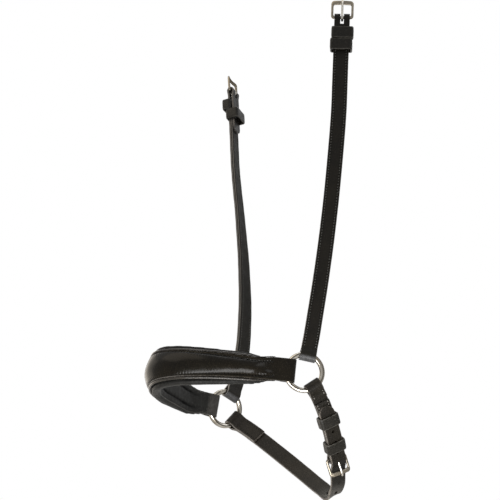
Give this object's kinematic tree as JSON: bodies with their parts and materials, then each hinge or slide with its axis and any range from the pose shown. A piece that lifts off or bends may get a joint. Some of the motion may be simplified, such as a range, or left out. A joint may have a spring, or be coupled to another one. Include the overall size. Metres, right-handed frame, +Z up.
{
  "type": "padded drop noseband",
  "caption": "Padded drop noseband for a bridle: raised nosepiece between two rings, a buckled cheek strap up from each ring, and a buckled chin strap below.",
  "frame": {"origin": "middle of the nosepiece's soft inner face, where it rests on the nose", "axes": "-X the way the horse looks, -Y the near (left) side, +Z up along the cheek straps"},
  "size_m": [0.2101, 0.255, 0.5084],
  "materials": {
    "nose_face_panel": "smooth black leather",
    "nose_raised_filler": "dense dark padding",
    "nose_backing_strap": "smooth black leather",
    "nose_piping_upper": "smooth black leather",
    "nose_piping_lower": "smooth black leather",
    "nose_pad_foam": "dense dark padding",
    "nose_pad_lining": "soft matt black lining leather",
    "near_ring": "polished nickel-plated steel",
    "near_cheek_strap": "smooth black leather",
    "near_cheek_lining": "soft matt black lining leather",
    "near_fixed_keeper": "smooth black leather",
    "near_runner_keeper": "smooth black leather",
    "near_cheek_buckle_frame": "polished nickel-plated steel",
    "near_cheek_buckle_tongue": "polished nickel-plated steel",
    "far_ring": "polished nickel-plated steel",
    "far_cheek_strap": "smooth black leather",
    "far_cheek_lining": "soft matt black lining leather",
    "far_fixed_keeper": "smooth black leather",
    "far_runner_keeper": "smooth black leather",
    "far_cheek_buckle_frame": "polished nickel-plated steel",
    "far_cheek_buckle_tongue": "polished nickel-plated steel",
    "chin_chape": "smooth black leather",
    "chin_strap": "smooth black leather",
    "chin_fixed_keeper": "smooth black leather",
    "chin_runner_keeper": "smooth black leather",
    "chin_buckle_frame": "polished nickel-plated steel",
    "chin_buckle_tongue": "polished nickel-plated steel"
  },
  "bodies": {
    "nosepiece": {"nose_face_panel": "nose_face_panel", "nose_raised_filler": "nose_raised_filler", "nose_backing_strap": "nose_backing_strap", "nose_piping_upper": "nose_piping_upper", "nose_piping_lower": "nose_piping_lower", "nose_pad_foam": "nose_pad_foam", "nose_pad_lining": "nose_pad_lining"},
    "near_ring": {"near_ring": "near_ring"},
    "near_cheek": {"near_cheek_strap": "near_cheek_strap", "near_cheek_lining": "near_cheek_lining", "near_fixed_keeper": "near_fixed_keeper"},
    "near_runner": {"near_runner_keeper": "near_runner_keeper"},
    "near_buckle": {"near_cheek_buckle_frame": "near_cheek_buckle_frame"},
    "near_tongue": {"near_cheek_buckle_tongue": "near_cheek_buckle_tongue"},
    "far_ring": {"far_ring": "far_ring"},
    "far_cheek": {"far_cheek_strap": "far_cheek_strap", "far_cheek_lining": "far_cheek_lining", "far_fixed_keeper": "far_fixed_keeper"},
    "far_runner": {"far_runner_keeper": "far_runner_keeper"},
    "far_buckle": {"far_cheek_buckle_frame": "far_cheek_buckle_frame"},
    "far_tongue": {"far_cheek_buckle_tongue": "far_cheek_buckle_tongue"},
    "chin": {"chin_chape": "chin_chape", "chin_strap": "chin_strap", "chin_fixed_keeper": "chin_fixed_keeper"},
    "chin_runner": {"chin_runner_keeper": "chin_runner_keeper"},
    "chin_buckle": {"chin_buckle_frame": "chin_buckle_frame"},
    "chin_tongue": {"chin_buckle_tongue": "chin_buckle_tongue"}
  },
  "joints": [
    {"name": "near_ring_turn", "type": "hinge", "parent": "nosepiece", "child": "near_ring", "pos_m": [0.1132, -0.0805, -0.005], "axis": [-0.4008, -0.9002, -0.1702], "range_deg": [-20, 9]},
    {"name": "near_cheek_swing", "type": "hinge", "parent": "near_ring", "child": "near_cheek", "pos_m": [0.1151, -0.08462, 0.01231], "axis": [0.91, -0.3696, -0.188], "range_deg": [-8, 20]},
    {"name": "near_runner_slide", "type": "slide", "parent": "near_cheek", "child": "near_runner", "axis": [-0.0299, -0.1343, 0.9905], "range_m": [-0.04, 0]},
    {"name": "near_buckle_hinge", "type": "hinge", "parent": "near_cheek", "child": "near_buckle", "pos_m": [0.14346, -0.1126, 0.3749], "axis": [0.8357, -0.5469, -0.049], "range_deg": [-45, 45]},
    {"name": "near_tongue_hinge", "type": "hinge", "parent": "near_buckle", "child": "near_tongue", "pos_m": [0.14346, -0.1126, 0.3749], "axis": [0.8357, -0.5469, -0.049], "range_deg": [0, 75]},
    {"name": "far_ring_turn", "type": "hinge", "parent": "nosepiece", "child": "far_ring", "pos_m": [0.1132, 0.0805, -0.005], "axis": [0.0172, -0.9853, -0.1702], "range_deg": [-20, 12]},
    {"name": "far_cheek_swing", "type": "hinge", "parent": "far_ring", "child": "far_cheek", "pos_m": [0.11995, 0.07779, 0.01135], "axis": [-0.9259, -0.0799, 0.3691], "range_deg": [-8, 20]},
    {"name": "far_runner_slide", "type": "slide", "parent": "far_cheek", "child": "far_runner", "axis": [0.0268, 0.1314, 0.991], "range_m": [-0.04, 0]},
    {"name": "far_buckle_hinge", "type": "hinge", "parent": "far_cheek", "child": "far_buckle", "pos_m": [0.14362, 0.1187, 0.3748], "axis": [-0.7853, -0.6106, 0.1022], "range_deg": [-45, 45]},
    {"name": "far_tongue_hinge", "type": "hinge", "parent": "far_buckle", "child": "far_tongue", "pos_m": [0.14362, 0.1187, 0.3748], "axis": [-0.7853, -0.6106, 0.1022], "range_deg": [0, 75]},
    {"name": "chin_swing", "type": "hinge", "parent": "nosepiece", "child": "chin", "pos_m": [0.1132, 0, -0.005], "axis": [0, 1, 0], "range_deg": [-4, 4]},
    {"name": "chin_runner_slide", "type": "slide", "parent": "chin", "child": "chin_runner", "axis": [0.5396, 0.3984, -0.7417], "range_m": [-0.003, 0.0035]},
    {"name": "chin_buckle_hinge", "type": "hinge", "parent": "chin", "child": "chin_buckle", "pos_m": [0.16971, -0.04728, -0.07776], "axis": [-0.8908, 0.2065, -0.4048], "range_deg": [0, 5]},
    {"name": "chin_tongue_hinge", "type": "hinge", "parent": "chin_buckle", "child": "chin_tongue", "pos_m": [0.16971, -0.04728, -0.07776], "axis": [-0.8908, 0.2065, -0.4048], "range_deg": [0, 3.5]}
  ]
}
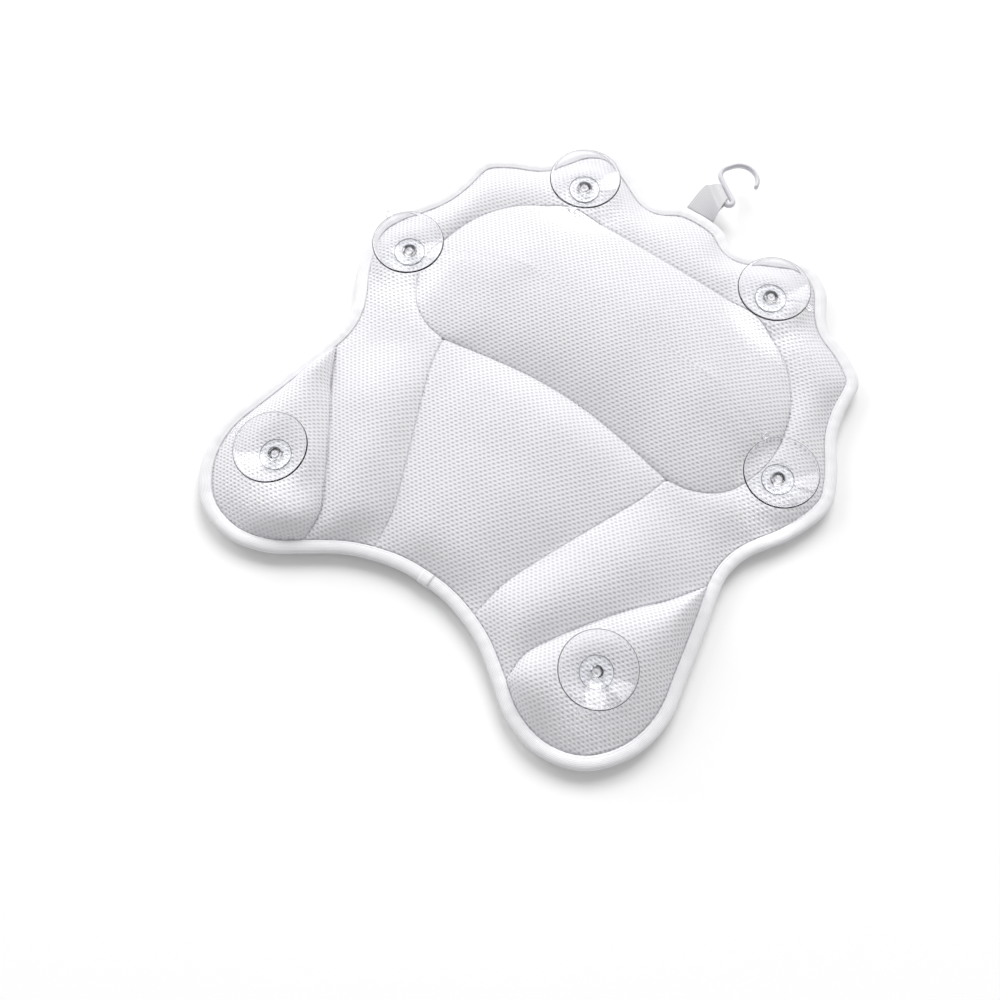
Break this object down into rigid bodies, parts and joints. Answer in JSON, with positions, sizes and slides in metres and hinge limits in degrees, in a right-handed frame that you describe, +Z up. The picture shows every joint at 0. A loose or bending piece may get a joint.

What is required: Exactly as written above, please repeat the entries.

Reply:
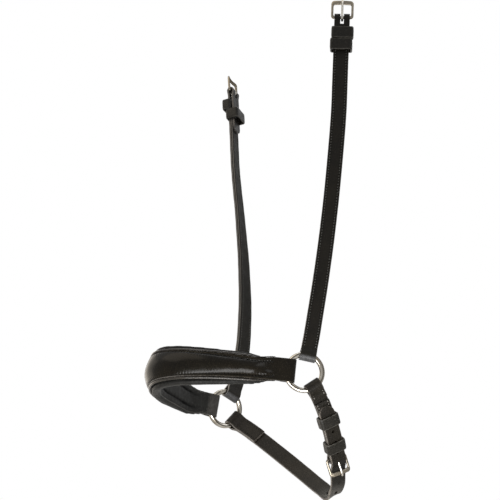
Give this object's kinematic tree as JSON: bodies with their parts and materials, then each hinge or slide with its axis and any range from the pose shown. A piece that lifts off or bends may get a joint. Some of the motion may be simplified, such as a range, or left out. A joint may have a spring, or be coupled to another one. Include the overall size. Metres, right-handed frame, +Z up.
{
  "type": "padded drop noseband",
  "caption": "Padded drop noseband for a bridle: raised nosepiece between two rings, a buckled cheek strap up from each ring, and a buckled chin strap below.",
  "frame": {"origin": "middle of the nosepiece's soft inner face, where it rests on the nose", "axes": "-X the way the horse looks, -Y the near (left) side, +Z up along the cheek straps"},
  "size_m": [0.2101, 0.255, 0.5084],
  "materials": {
    "nose_face_panel": "smooth black leather",
    "nose_raised_filler": "dense dark padding",
    "nose_backing_strap": "smooth black leather",
    "nose_piping_upper": "smooth black leather",
    "nose_piping_lower": "smooth black leather",
    "nose_pad_foam": "dense dark padding",
    "nose_pad_lining": "soft matt black lining leather",
    "near_ring": "polished nickel-plated steel",
    "near_cheek_strap": "smooth black leather",
    "near_cheek_lining": "soft matt black lining leather",
    "near_fixed_keeper": "smooth black leather",
    "near_runner_keeper": "smooth black leather",
    "near_cheek_buckle_frame": "polished nickel-plated steel",
    "near_cheek_buckle_tongue": "polished nickel-plated steel",
    "far_ring": "polished nickel-plated steel",
    "far_cheek_strap": "smooth black leather",
    "far_cheek_lining": "soft matt black lining leather",
    "far_fixed_keeper": "smooth black leather",
    "far_runner_keeper": "smooth black leather",
    "far_cheek_buckle_frame": "polished nickel-plated steel",
    "far_cheek_buckle_tongue": "polished nickel-plated steel",
    "chin_chape": "smooth black leather",
    "chin_strap": "smooth black leather",
    "chin_fixed_keeper": "smooth black leather",
    "chin_runner_keeper": "smooth black leather",
    "chin_buckle_frame": "polished nickel-plated steel",
    "chin_buckle_tongue": "polished nickel-plated steel"
  },
  "bodies": {
    "nosepiece": {"nose_face_panel": "nose_face_panel", "nose_raised_filler": "nose_raised_filler", "nose_backing_strap": "nose_backing_strap", "nose_piping_upper": "nose_piping_upper", "nose_piping_lower": "nose_piping_lower", "nose_pad_foam": "nose_pad_foam", "nose_pad_lining": "nose_pad_lining"},
    "near_ring": {"near_ring": "near_ring"},
    "near_cheek": {"near_cheek_strap": "near_cheek_strap", "near_cheek_lining": "near_cheek_lining", "near_fixed_keeper": "near_fixed_keeper"},
    "near_runner": {"near_runner_keeper": "near_runner_keeper"},
    "near_buckle": {"near_cheek_buckle_frame": "near_cheek_buckle_frame"},
    "near_tongue": {"near_cheek_buckle_tongue": "near_cheek_buckle_tongue"},
    "far_ring": {"far_ring": "far_ring"},
    "far_cheek": {"far_cheek_strap": "far_cheek_strap", "far_cheek_lining": "far_cheek_lining", "far_fixed_keeper": "far_fixed_keeper"},
    "far_runner": {"far_runner_keeper": "far_runner_keeper"},
    "far_buckle": {"far_cheek_buckle_frame": "far_cheek_buckle_frame"},
    "far_tongue": {"far_cheek_buckle_tongue": "far_cheek_buckle_tongue"},
    "chin": {"chin_chape": "chin_chape", "chin_strap": "chin_strap", "chin_fixed_keeper": "chin_fixed_keeper"},
    "chin_runner": {"chin_runner_keeper": "chin_runner_keeper"},
    "chin_buckle": {"chin_buckle_frame": "chin_buckle_frame"},
    "chin_tongue": {"chin_buckle_tongue": "chin_buckle_tongue"}
  },
  "joints": [
    {"name": "near_ring_turn", "type": "hinge", "parent": "nosepiece", "child": "near_ring", "pos_m": [0.1132, -0.0805, -0.005], "axis": [-0.4008, -0.9002, -0.1702], "range_deg": [-20, 9]},
    {"name": "near_cheek_swing", "type": "hinge", "parent": "near_ring", "child": "near_cheek", "pos_m": [0.1151, -0.08462, 0.01231], "axis": [0.91, -0.3696, -0.188], "range_deg": [-8, 20]},
    {"name": "near_runner_slide", "type": "slide", "parent": "near_cheek", "child": "near_runner", "axis": [-0.0299, -0.1343, 0.9905], "range_m": [-0.04, 0]},
    {"name": "near_buckle_hinge", "type": "hinge", "parent": "near_cheek", "child": "near_buckle", "pos_m": [0.14346, -0.1126, 0.3749], "axis": [0.8357, -0.5469, -0.049], "range_deg": [-45, 45]},
    {"name": "near_tongue_hinge", "type": "hinge", "parent": "near_buckle", "child": "near_tongue", "pos_m": [0.14346, -0.1126, 0.3749], "axis": [0.8357, -0.5469, -0.049], "range_deg": [0, 75]},
    {"name": "far_ring_turn", "type": "hinge", "parent": "nosepiece", "child": "far_ring", "pos_m": [0.1132, 0.0805, -0.005], "axis": [0.0172, -0.9853, -0.1702], "range_deg": [-20, 12]},
    {"name": "far_cheek_swing", "type": "hinge", "parent": "far_ring", "child": "far_cheek", "pos_m": [0.11995, 0.07779, 0.01135], "axis": [-0.9259, -0.0799, 0.3691], "range_deg": [-8, 20]},
    {"name": "far_runner_slide", "type": "slide", "parent": "far_cheek", "child": "far_runner", "axis": [0.0268, 0.1314, 0.991], "range_m": [-0.04, 0]},
    {"name": "far_buckle_hinge", "type": "hinge", "parent": "far_cheek", "child": "far_buckle", "pos_m": [0.14362, 0.1187, 0.3748], "axis": [-0.7853, -0.6106, 0.1022], "range_deg": [-45, 45]},
    {"name": "far_tongue_hinge", "type": "hinge", "parent": "far_buckle", "child": "far_tongue", "pos_m": [0.14362, 0.1187, 0.3748], "axis": [-0.7853, -0.6106, 0.1022], "range_deg": [0, 75]},
    {"name": "chin_swing", "type": "hinge", "parent": "nosepiece", "child": "chin", "pos_m": [0.1132, 0, -0.005], "axis": [0, 1, 0], "range_deg": [-4, 4]},
    {"name": "chin_runner_slide", "type": "slide", "parent": "chin", "child": "chin_runner", "axis": [0.5396, 0.3984, -0.7417], "range_m": [-0.003, 0.0035]},
    {"name": "chin_buckle_hinge", "type": "hinge", "parent": "chin", "child": "chin_buckle", "pos_m": [0.16971, -0.04728, -0.07776], "axis": [-0.8908, 0.2065, -0.4048], "range_deg": [0, 5]},
    {"name": "chin_tongue_hinge", "type": "hinge", "parent": "chin_buckle", "child": "chin_tongue", "pos_m": [0.16971, -0.04728, -0.07776], "axis": [-0.8908, 0.2065, -0.4048], "range_deg": [0, 3.5]}
  ]
}
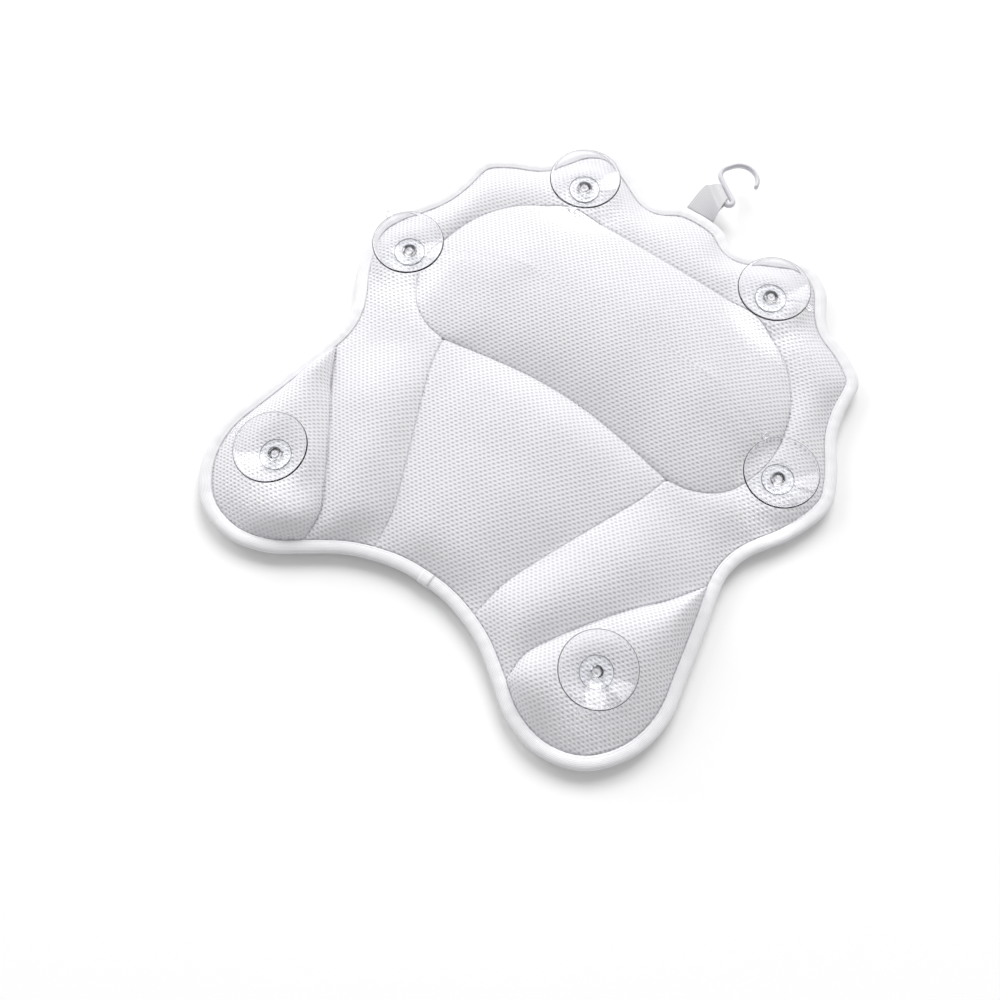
Break this object down into rigid bodies, parts and joints. Answer in JSON, with positions, sizes and slides in metres and hinge limits in degrees, in a right-handed frame that you describe, +Z up. The picture shows every joint at 0. A loose or bending piece may get a joint.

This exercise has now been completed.